* Begin *

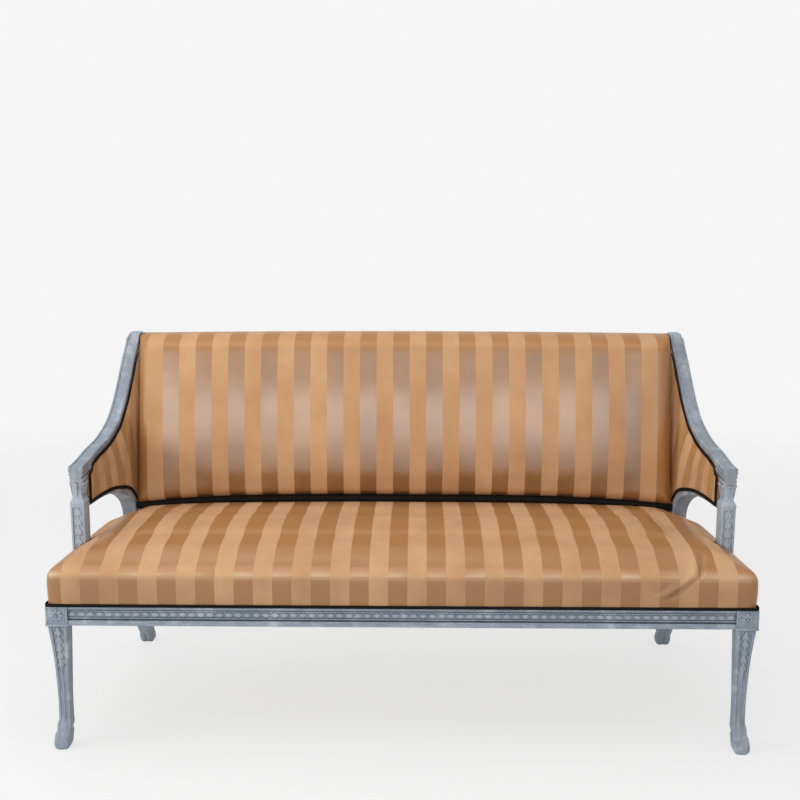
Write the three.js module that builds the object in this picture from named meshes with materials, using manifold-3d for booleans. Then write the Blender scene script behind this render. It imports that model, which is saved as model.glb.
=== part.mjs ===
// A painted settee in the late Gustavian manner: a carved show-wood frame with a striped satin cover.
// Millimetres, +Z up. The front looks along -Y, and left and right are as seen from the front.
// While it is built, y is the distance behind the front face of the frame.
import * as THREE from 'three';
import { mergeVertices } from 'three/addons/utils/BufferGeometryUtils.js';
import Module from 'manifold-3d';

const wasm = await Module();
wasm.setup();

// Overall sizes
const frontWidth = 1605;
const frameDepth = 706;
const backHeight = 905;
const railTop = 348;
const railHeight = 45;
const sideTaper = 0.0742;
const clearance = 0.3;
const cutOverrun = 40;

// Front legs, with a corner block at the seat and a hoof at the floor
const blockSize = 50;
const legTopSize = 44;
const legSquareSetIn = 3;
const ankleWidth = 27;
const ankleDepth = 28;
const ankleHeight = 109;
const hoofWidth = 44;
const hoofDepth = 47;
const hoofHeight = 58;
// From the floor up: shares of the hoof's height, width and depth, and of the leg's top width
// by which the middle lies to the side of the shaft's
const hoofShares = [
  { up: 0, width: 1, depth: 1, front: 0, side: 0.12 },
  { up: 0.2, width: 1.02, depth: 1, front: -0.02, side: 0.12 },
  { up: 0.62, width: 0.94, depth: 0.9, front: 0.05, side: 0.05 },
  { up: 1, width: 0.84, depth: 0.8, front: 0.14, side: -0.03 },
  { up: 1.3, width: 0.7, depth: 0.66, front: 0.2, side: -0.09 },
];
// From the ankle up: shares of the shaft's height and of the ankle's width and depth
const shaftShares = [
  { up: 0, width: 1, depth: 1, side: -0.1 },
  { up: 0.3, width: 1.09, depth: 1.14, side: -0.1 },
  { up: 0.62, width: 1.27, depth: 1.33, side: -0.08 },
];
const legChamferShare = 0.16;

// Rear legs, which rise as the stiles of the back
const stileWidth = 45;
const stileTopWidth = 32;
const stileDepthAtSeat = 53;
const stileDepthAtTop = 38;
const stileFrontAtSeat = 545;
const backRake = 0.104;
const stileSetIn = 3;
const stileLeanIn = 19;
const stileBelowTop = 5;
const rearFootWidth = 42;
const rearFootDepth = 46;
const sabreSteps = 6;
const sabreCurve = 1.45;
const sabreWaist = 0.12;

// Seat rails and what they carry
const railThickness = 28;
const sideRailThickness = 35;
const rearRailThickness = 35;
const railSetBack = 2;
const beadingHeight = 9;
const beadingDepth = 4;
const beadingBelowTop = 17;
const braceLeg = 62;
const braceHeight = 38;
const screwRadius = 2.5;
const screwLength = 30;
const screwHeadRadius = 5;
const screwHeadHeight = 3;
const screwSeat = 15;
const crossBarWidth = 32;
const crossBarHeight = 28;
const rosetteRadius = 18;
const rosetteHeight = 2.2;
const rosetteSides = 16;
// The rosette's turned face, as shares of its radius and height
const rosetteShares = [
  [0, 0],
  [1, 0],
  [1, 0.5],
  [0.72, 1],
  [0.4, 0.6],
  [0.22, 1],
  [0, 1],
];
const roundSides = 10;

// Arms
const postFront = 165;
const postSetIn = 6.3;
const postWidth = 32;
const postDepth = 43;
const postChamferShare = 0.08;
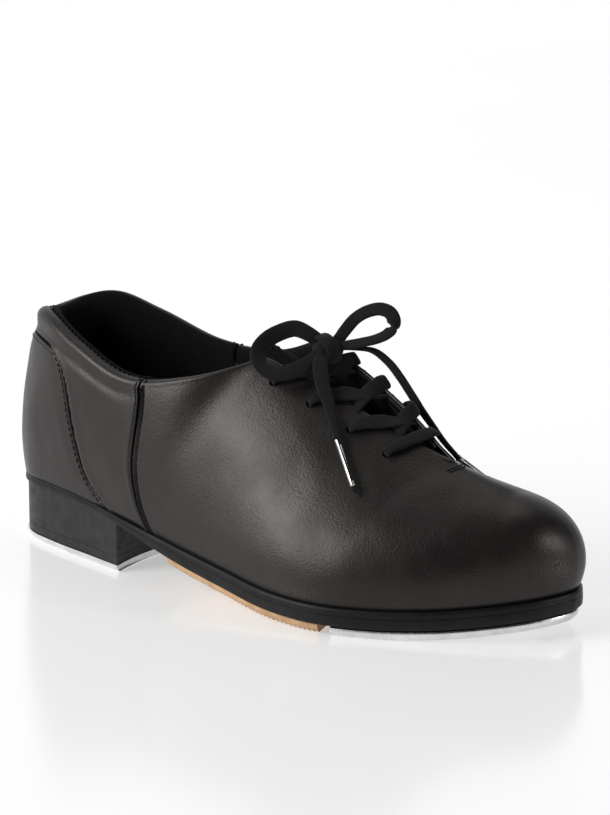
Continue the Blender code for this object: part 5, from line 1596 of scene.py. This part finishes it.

* End *

What is being asked:
Copy all lines in the listing above where the string "which" appears.

Correct output:
Write the three.js module that builds the object in this picture from named meshes with materials, using manifold-3d for booleans. Then write the Blender scene script behind this render. It imports that model, which is saved as model.glb.
// by which the middle lies to the side of the shaft's
// Rear legs, which rise as the stiles of the back